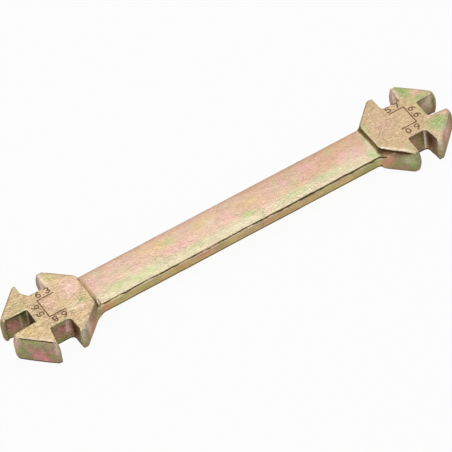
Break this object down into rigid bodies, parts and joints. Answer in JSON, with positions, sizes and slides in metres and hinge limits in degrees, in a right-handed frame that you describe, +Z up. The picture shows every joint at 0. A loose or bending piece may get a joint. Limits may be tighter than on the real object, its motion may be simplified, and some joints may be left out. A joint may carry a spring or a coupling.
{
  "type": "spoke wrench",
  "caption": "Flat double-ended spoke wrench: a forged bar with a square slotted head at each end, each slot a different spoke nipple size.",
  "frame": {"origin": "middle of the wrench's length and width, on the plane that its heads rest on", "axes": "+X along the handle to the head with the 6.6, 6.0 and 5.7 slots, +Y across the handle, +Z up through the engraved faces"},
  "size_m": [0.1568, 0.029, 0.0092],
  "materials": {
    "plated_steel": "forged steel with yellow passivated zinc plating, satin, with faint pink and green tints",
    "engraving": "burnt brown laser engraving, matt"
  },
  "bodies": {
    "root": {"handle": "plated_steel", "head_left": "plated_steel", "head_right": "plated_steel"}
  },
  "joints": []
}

============

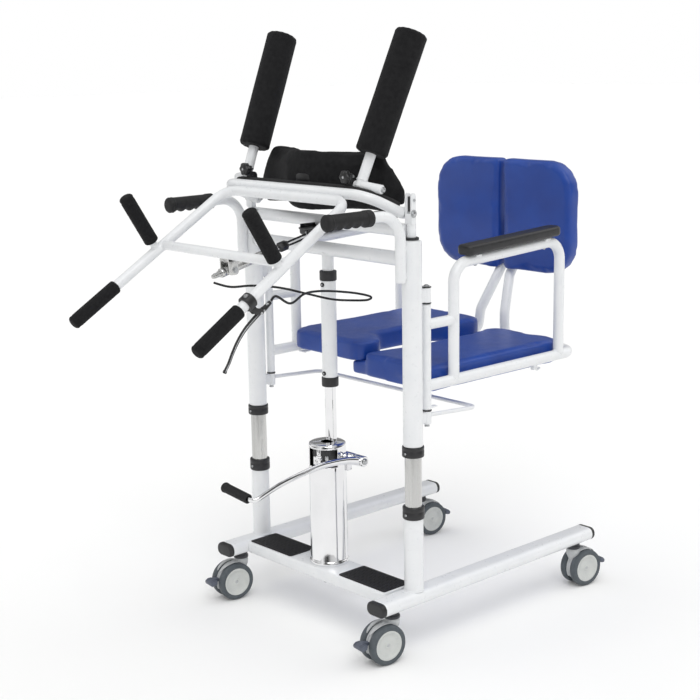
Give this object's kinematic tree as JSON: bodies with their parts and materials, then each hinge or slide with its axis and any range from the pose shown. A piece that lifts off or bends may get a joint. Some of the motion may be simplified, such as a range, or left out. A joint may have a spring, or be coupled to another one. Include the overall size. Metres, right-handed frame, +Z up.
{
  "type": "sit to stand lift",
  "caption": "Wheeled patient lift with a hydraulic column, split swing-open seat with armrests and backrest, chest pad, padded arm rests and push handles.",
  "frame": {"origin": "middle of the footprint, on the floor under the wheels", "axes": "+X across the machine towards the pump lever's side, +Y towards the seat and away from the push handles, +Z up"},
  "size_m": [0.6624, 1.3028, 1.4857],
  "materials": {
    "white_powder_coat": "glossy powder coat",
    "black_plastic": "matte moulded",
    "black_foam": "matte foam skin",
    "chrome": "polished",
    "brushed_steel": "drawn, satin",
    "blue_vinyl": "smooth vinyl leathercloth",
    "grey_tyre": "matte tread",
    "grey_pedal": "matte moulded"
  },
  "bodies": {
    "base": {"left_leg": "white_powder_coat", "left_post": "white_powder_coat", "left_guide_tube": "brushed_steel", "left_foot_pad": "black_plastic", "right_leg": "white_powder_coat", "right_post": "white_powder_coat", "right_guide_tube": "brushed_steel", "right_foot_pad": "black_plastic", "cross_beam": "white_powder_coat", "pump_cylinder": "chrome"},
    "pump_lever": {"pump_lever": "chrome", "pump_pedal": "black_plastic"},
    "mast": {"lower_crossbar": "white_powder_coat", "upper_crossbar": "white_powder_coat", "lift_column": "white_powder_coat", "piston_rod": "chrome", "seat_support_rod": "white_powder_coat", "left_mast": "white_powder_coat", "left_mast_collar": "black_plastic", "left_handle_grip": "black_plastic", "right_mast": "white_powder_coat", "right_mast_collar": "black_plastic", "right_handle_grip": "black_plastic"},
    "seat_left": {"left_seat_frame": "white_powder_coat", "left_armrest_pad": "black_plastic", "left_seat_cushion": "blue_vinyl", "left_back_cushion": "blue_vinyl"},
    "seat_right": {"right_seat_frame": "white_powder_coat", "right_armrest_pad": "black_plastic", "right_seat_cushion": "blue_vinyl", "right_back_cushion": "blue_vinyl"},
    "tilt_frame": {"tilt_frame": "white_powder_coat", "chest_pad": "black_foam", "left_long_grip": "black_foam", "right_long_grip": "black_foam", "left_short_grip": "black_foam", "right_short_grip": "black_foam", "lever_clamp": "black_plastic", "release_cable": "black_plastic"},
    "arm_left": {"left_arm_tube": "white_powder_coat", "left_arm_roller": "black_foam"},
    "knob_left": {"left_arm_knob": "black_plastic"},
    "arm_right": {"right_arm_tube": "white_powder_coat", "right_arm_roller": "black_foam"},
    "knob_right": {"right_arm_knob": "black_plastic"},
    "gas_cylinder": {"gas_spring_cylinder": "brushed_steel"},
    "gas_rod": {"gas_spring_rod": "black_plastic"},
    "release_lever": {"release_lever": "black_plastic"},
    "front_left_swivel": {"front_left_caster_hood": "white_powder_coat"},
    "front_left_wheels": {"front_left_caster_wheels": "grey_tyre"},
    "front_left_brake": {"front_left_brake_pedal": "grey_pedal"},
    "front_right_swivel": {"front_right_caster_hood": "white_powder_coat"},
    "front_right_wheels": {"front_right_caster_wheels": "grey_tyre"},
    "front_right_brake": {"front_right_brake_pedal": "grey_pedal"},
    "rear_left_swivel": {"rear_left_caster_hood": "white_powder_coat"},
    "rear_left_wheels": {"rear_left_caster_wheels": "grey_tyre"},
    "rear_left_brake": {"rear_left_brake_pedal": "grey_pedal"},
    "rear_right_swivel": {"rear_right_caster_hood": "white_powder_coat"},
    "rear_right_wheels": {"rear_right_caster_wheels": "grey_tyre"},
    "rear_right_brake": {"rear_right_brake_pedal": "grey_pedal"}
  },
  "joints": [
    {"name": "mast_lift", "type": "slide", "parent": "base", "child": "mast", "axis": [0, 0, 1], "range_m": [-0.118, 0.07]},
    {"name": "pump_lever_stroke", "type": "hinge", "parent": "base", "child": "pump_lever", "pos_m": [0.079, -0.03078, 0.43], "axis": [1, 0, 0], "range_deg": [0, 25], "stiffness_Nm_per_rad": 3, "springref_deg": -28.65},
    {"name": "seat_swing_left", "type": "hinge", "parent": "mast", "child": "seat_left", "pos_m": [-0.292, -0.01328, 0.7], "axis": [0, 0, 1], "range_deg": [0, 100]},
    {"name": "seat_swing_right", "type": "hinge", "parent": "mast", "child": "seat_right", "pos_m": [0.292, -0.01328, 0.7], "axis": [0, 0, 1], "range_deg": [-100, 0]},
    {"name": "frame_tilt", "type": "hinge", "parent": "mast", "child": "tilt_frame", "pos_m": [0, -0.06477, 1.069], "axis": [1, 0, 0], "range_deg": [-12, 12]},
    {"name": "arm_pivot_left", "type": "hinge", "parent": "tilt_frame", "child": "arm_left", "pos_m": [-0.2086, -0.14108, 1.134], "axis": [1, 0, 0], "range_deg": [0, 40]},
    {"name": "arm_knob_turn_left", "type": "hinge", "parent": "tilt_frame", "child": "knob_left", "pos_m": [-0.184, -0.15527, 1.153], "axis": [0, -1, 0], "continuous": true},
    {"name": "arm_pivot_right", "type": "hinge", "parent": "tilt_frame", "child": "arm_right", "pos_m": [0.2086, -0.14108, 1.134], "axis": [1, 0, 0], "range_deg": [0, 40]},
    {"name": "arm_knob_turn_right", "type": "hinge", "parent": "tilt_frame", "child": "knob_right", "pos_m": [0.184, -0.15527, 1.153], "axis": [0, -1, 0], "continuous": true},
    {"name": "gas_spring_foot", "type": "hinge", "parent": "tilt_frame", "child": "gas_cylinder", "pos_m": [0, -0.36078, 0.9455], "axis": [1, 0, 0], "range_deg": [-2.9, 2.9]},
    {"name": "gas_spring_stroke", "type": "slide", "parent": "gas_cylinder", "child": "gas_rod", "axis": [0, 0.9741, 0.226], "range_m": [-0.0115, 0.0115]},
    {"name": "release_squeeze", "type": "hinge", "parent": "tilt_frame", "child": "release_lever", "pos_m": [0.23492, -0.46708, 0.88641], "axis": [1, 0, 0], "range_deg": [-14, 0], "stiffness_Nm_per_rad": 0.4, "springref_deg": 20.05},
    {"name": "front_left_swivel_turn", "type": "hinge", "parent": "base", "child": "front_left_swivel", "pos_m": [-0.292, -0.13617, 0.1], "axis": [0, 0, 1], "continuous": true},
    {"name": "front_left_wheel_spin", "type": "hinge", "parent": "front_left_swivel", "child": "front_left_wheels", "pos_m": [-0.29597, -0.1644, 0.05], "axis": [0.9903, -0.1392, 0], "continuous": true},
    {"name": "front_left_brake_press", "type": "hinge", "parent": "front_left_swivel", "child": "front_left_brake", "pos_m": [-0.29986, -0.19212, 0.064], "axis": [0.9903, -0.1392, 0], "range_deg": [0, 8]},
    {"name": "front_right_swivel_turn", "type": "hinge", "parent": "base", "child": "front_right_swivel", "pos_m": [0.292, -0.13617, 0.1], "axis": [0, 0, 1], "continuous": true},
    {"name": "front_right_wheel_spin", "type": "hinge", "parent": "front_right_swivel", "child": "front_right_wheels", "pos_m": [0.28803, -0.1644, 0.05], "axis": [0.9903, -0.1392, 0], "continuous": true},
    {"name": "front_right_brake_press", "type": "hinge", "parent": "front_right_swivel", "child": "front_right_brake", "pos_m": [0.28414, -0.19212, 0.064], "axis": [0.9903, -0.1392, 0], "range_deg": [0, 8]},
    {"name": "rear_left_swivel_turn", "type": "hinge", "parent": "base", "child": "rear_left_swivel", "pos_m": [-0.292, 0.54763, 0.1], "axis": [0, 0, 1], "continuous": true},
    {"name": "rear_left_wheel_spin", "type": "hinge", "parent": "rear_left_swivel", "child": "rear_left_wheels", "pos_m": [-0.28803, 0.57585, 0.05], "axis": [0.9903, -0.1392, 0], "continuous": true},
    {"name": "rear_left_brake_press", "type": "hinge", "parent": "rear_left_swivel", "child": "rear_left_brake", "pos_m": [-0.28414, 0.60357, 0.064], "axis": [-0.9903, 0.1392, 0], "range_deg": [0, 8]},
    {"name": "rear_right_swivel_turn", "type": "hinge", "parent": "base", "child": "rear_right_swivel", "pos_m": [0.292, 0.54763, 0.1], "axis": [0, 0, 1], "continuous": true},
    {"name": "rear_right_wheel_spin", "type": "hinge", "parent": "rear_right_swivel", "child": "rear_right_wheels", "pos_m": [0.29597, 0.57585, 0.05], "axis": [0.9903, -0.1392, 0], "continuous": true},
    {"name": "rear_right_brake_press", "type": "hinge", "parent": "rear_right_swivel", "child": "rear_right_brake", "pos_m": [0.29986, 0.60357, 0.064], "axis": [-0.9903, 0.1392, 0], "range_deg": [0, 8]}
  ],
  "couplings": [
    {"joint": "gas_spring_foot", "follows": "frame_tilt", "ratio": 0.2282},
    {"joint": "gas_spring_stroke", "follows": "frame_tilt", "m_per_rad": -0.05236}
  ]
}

============

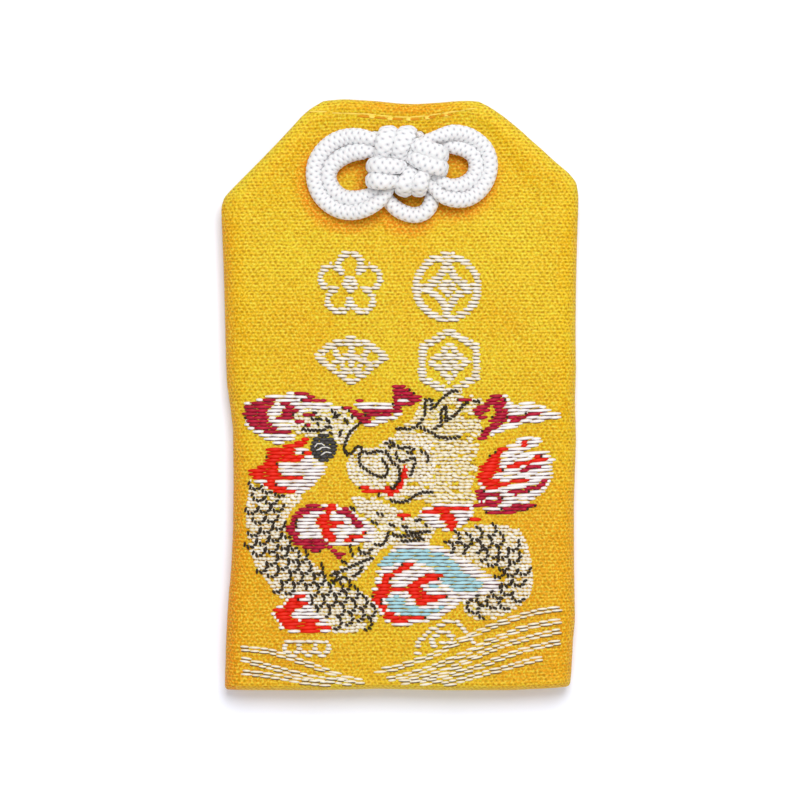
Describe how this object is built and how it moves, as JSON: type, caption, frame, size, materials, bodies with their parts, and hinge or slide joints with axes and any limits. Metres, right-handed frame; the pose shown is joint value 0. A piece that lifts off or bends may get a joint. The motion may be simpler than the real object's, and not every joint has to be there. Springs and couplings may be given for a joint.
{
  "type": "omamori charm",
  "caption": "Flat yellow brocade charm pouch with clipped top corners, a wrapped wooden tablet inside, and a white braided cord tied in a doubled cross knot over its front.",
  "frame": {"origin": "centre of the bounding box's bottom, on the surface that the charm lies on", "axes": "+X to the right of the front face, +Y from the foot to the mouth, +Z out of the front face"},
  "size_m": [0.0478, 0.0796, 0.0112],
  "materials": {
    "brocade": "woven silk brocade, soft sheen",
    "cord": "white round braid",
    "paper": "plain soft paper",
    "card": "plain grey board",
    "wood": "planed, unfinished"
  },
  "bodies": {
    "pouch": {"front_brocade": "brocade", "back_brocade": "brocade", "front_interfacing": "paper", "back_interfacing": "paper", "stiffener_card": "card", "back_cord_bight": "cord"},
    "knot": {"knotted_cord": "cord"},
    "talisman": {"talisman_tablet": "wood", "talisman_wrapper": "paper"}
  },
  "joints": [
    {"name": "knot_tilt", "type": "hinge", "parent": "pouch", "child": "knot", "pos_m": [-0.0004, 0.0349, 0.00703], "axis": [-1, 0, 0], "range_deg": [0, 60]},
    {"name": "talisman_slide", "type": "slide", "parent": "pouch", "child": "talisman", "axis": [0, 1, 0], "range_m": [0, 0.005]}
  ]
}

============

◆ Required work: Copy out each line of the data containing the string "their".

◆ Solution:
Give this object's kinematic tree as JSON: bodies with their parts and materials, then each hinge or slide with its axis and any range from the pose shown. A piece that lifts off or bends may get a joint. Some of the motion may be simplified, such as a range, or left out. A joint may have a spring, or be coupled to another one. Include the overall size. Metres, right-handed frame, +Z up.
Describe how this object is built and how it moves, as JSON: type, caption, frame, size, materials, bodies with their parts, and hinge or slide joints with axes and any limits. Metres, right-handed frame; the pose shown is joint value 0. A piece that lifts off or bends may get a joint. The motion may be simpler than the real object's, and not every joint has to be there. Springs and couplings may be given for a joint.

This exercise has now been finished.